本記事では、宣伝会議「編集・ライター養成講座」大阪教室27期修了生の松田佳奈さんの卒業制作を紹介。小学校で英語が正式な教科としてスタートした2020年。日本の英語教育はどこに向かうのか。翻訳に携わり英語講師でもある筆者が、エッセイストとしても活躍する翻訳家の村井理子氏への取材から「英語を学ぶ本当の意味」を探ります。
村井理子(むらい・りこ)
翻訳家・エッセイスト
1970年生まれ。京都外国語大学英米語学科卒。滋賀県在住。最新訳書に『エデュケーション 大学は私の人生を変えた』(早川書房)。連載に「村井さんちの生活」(新潮社「Webでも考える人」)、「犬(きみ)がいるから」(亜紀書房「ウェブマガジンあき地」)など。
「翻訳」と聞いて何を思い浮かべるだろう。その範囲は幅広い。ノンフィクションや文芸作品、映画の字幕の他、マニュアルやWebサイトの翻訳など、仕事にまつわる翻訳には様々な分野がある。
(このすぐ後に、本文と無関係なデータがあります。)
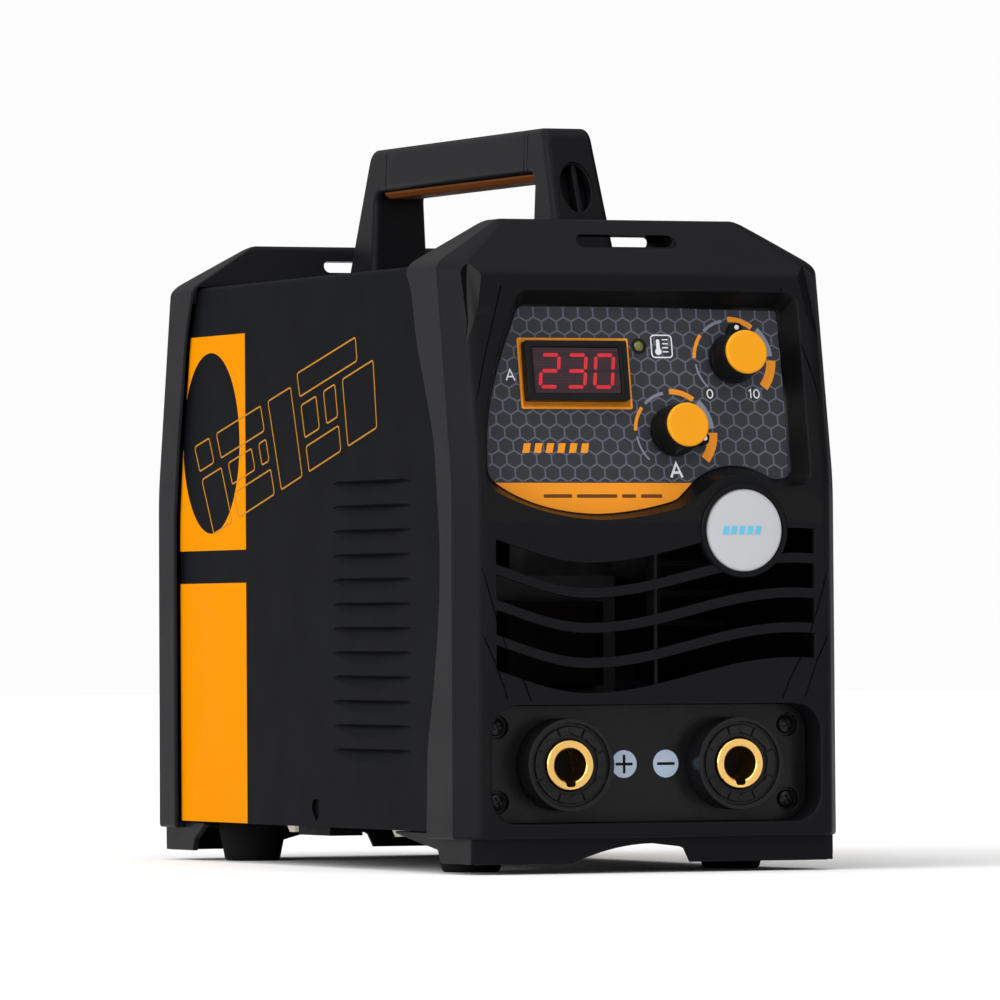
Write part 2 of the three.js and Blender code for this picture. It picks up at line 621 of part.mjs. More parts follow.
const shaftEnd = plateFace - 0.6 - knob.height + 2;
const knobTop = plateFace - 0.6 - knob.height;
const capDisc = () => turned([[0, knobTop - touchGap - knobCap.thickness],
  [knobCap.radius - 0.5, knobTop - touchGap - knobCap.thickness],
  [knobCap.radius, knobTop - touchGap - knobCap.thickness + 0.5], [knobCap.radius, knobTop - touchGap],
  [0, knobTop - touchGap]]);

const potFront = pocketBack + touchGap;
const potBack = potFront + potBody.depth;
const potGeometry = () => turned([[shaftRadius + touchGap, plateFace - bush.proud],
  [bush.radius, plateFace - bush.proud], [bush.radius, potFront], [potBody.radius, potFront],
  [potBody.radius, potBack], [shaftRadius + touchGap, potBack], [shaftRadius + touchGap, plateFace - bush.proud]],
  smallSides);
const shaftGeometry = () => disc(shaftRadius, shaftEnd, potBack - touchGap, smallSides);

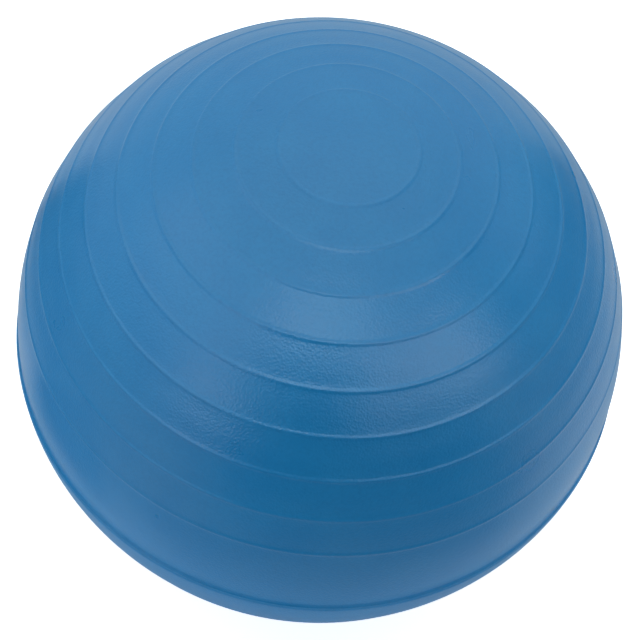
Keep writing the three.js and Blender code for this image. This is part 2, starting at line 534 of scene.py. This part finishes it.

その中で、本好きな読者を納得させるという意味においても高度な翻訳能力と日本語の表現力が求められるのが、ノンフィクションや文芸作品の翻訳だろう。
翻訳家の村井理子さんは、2006年に第43代アメリカ合衆国大統領ジョージ・W・ブッシュの発言をまとめた『ブッシュ妄言録』(二見書房)を出版して以来、『ゼロからトースターを作ってみた結果』(飛鳥新社)、『ダメ女たちの人生を変えた奇跡の料理教室』(きこ書房)など、翻訳を手がけたノンフィクションが相次いで話題になっている。近年は『村井さんちのぎゅうぎゅう焼き』(KADOKAWA)、『犬(きみ)がいるから』(亜紀書房)、『兄の終い』(CCCメディアハウス)などのエッセイも人気が高く、その文章は翻訳本を読まない読者層の心もつかみ、ツイッターのフォロワー数は2万人を超える。
時事ネタやユーモラスな内容だけでなく、重く悲しい話題であっても思わず吹き出してしまう文章力はどうやって磨かれたのか、また翻訳家としての英語力はどうやって身につけたのか。